The wheel deal

House of Dames' new production is big, fast fun.

IF DIRECTOR NIKKI Appino should ever decide to abandon the theater, she could make a lot of money coordinating—and subverting—such Dome-sized spectacles as monster-truck rallies, rock concerts, and wrestling matches. If you doubt me, you haven’t seen Rain City Rollers.


Rain City Rollers

Sand Point Naval Air Station, ends July 2


Staged in a converted hangar at Sand Point, this spectacle retells the Greek myth of Orpheus and Eurydice in the setting of a 1936 marathon roller derby. The style is roughly that of a 1930s backstage musical, one that’s been channeled through the peculiar talents of Appino and her cocollaborators, musician-writer David Russell and actor-musician-writer Kevin Joyce. The end result is as much a deconstruction of popular entertainment as a celebration of it, with the musical numbers a collection of foggy jazzy pieces, the acting part sentimental cornball and part neorealism, and the overall effect a seditious evening that sends shivers down your vertebrae at the same time it puts a smile on your face.

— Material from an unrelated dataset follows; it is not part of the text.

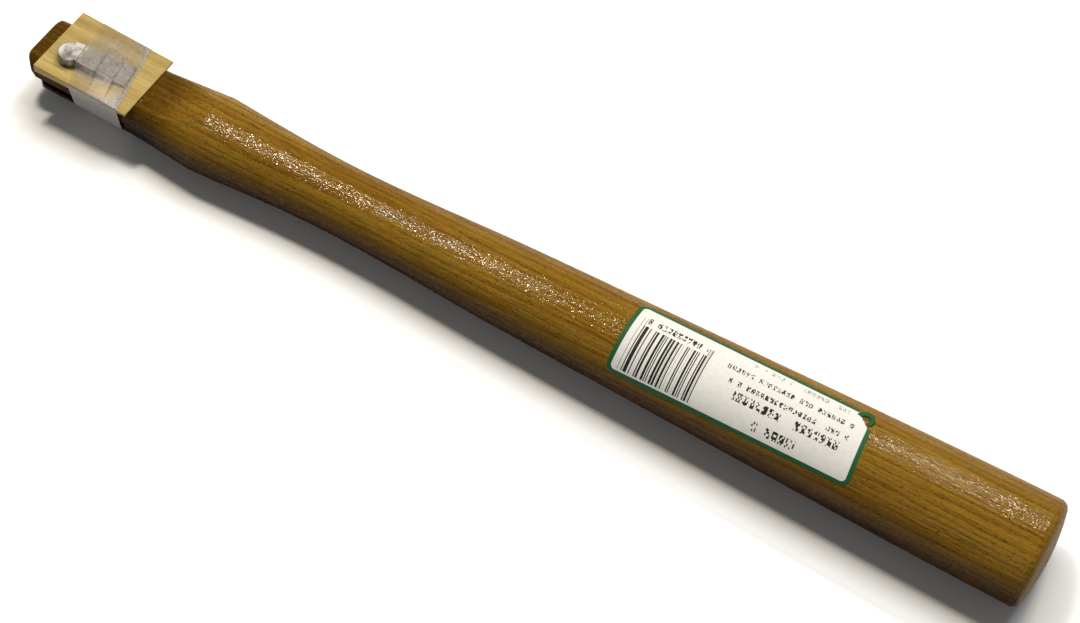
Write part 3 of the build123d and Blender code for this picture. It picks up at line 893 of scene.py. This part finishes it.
def printedPaper(look, setup, size):
    # Coated label paper, thermally printed: off-white with a faint sheen, with a green border,
    # a row of bars and lines of small marks
    material, tree, shader = newMaterial("coated label paper", {
        "IOR": 1.5, "Specular IOR Level": 0.3})
    length, width = size
    place = addNode(tree, "ShaderNodeUVMap", {"uv_map": "print"})
    spot = addNode(tree, "ShaderNodeVectorMath", {"operation": "MULTIPLY"},
                   {0: place.outputs[0], 1: (length, width, 0)})
    axes = addNode(tree, "ShaderNodeSeparateXYZ", None, {0: spot.outputs[0]})
    along, across = axes.outputs[0], axes.outputs[1]
    ink = None
    for index, mark in enumerate(look["marks"]):
        seed = look["barSeed"] if mark[7] == 1 else float(index + 10)
        more = rowOfMarks(tree, along, across, mark, seed, look["inkedShare"])
        if ink:
            more = addNode(tree, "ShaderNodeMath", {"operation": "MAXIMUM"},
                           {0: ink.outputs[0], 1: more.outputs[0]})
        ink = more

    # Distance in from a rectangle with round corners, for the border
    fromMiddle = addNode(tree, "ShaderNodeVectorMath", {"operation": "SUBTRACT"},
                         {0: spot.outputs[0], 1: (length / 2, width / 2, 0)})
    folded = addNode(tree, "ShaderNodeVectorMath", {"operation": "ABSOLUTE"},
                     {0: fromMiddle.outputs[0]})
    border = setup["border"]
    radius = setup["cornerRadius"] - border
    straight = (length / 2 - border - radius, width / 2 - border - radius, 0)
    past = addNode(tree, "ShaderNodeVectorMath", {"operation": "SUBTRACT"},
                   {0: folded.outputs[0], 1: straight})
    outside = addNode(tree, "ShaderNodeVectorMath", {"operation": "MAXIMUM"},
                      {0: past.outputs[0], 1: (0, 0, 0)})
    away = addNode(tree, "ShaderNodeVectorMath", {"operation": "LENGTH"}, {0: outside.outputs[0]})
    blur = look["borderBlur"]
    inBorder = addNode(tree, "ShaderNodeMapRange", None,
                       {0: away.outputs["Value"], 1: radius - blur, 2: radius + blur, 3: 0.0, 4: 1.0})

    fibre = stretchedNoise(tree, positionInMm(tree), look["fibreLengths"], 3.0)
    low, high = look["fibreLevels"]
    paper = addNode(tree, "ShaderNodeValToRGB",
                    {"stops": [(low, look["paperLow"]), (high, look["paper"])]}, {0: fibre})
    inked = addNode(tree, "ShaderNodeMix", {"data_type": "RGBA"},
                    {0: ink.outputs[0], 6: paper.outputs[0], 7: linearColour(look["ink"])})
    bordered = addNode(tree, "ShaderNodeMix", {"data_type": "RGBA"},
                       {0: inBorder.outputs[0], 6: inked.outputs[2], 7: linearColour(look["green"])})
    tree.links.new(bordered.outputs[2], shader.inputs["Base Color"])
    least, most = look["roughness"]
    rough = addNode(tree, "ShaderNodeMapRange", None, {0: fibre, 1: low, 2: high, 3: least, 4: most})
    tree.links.new(rough.outputs[0], shader.inputs["Roughness"])
    bump = addNode(tree, "ShaderNodeBump", None,
                   {"Strength": 1.0, "Distance": look["fibreHeight"], "Height": fibre})
    tree.links.new(bump.outputs[0], shader.inputs["Normal"])
    return material


def tornBack(along, length, setup):
    # How far the torn corner is cut back from the far edge, this far along
    start = length - setup["tearLong"]
    if along < start:
        return 0
    share = (along - start) / setup["tearLong"]
    coarse = noise.noise(Vector((along * 1.9, 3.1, 0)))
    fine = noise.noise(Vector((along * 5.3, 0, 7.7)))
    ragged = coarse + 0.6 * fine
    cut = setup["tearWide"] * min(1, share * setup["tearRise"]) ** setup["tearBend"]
    return cut + setup["tearRagged"] * ragged * min(1, share * setup["tearFray"])


def makeLabel(setup, look):
    rows, columns = setup["rows"], setup["columns"]
    points, normals = labelSurface(rows, columns, setup["edgeInset"] * mm)
    length = np.linalg.norm(points[-1, columns // 2] - points[0, columns // 2]) / mm
    width = np.sum(np.linalg.norm(np.diff(points[rows // 2], axis=0), axis=1)) / mm
    print("label", round(length, 2), "by", round(width, 2), "mm")
    radius = setup["cornerRadius"]

    def spot(along, across, height):
        # A point this far along and across the label, lifted off the grip
        skewed = along * (1 - setup["skew"] * across / width)
        row = min(max(skewed / length * (rows - 1), 0), rows - 1.001)
        column = min(max(across / width * (columns - 1), 0), columns - 1.001)
        i, j = int(row), int(column)
        s, t = row - i, column - j
        place, facing = (
            (grid[i, j] * (1 - s) + grid[i + 1, j] * s) * (1 - t)
            + (grid[i, j + 1] * (1 - s) + grid[i + 1, j + 1] * s) * t
            for grid in (points, normals)
        )
        return Vector(place + facing * height * mm)

    # Rows close up at the round corners and at the tear
    angles = range(0, 91, setup["cornerStep"])
    stops = [radius * (1 - math.cos(math.radians(angle))) for angle in angles]
    tear = length - setup["tearLong"]
    alongs = stops + list(np.linspace(radius, tear, rows - 2))[1:]
    alongs += list(np.linspace(tear, length - radius, setup["tearRows"]))[1:-1]
    alongs += [length - stop for stop in reversed(stops)]
    vertices, prints = [], []
    for along in alongs:
        nearEnd = min(along, length - along)
        trim = radius - math.sqrt(max(radius**2 - (radius - min(nearEnd, radius)) ** 2, 0))
        far = width - max(trim, tornBack(along, length, setup))
        for column in range(columns):
            across = trim + (far - trim) * column / (columns - 1)
            vertices.append(spot(along, across, setup["lift"]))
            prints.append((along / length, across / width))
    faces = gridFaces(len(alongs), columns)

    # The torn-off corner of the border, curled up where the label ends
    first = len(vertices)
    steps = setup["curlSteps"]
    halfWide = setup["curlWide"] / 2
    insetEnd, insetEdge = setup["curlInset"]
    centreAlong = length - setup["curlRadius"] - halfWide - insetEnd
    centreAcross = width - setup["curlRadius"] - halfWide - insetEdge
    inGreen = (0.5, 0.6 / width)  # a place in the printed border
    for step in range(steps):
        share = step / (steps - 1)
        angle = math.radians(setup["curlFrom"] + (setup["curlTo"] - setup["curlFrom"]) * share)
        ragged = 0.5 * noise.noise(Vector((share * 9, 5.5, 0)))
        bulge = setup["curlHeight"] * math.sin(math.pi * share) ** 2
        height = setup["lift"] + setup["paper"] + bulge
        for side in (-1, 0, 1):
            reach = setup["curlRadius"] + side * (halfWide + setup["curlRagged"] * ragged)
            along = centreAlong + reach * math.cos(angle)
            across = centreAcross + reach * math.sin(angle)
            vertices.append(spot(along, across, height * (1 + setup["curlTilt"] * side)))
            prints.append(inGreen)
    for face in gridFaces(steps, 3):
        faces.append(tuple(first + corner for corner in reversed(face)))
    paper = printedPaper(look, setup, (length, width))
    label = meshPiece("paper_label", vertices, faces, paper)
    layer = label.data.uv_layers.new(name="print")
    for loop in label.data.loops:
        layer.data[loop.index].uv = prints[loop.vertex_index]
    skin = label.modifiers.new("paper", "SOLIDIFY")
    skin.thickness = setup["paper"] * mm
    skin.offset = 1
    bake(label)
    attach(label, "root")
    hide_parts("label")


makeLabel(labelSetup, labelLook)
print("label stuck on")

Kevin Joyce as the Promoter (a reincarnated Orpheus) has a role that’s tailor-made to him, one that allows both his particular sort of sweet and subtle emotion and his bitter and dark hard-edged salesman. Marjorie Nelson as his resurrected love (they age at different rates, you see) is sweet and sprightly, but with a forbidding gravity that eventually emerges. They’re joined by a cast that comprises the strongest group of female performers assembled on a Seattle stage in many a turn ’round the rink

The big question, of course, is whether the outrageous combination of 1930s roller derby thrills and ancient Orpheus myth can justify itself through an elegant and satisfying conclusion, and the answer is—not quite. Indeed, it’s hard to say what exactly happens at the end of Rollers; whether the myth is changed by this reincarnation or if it inevitably repeats itself. Instead of resolution, there’s an emotional shift that leaves a dangling narrative and a vague feeling of anticlimax. Although the ending is no photo-finish, the play is a thrilling ride.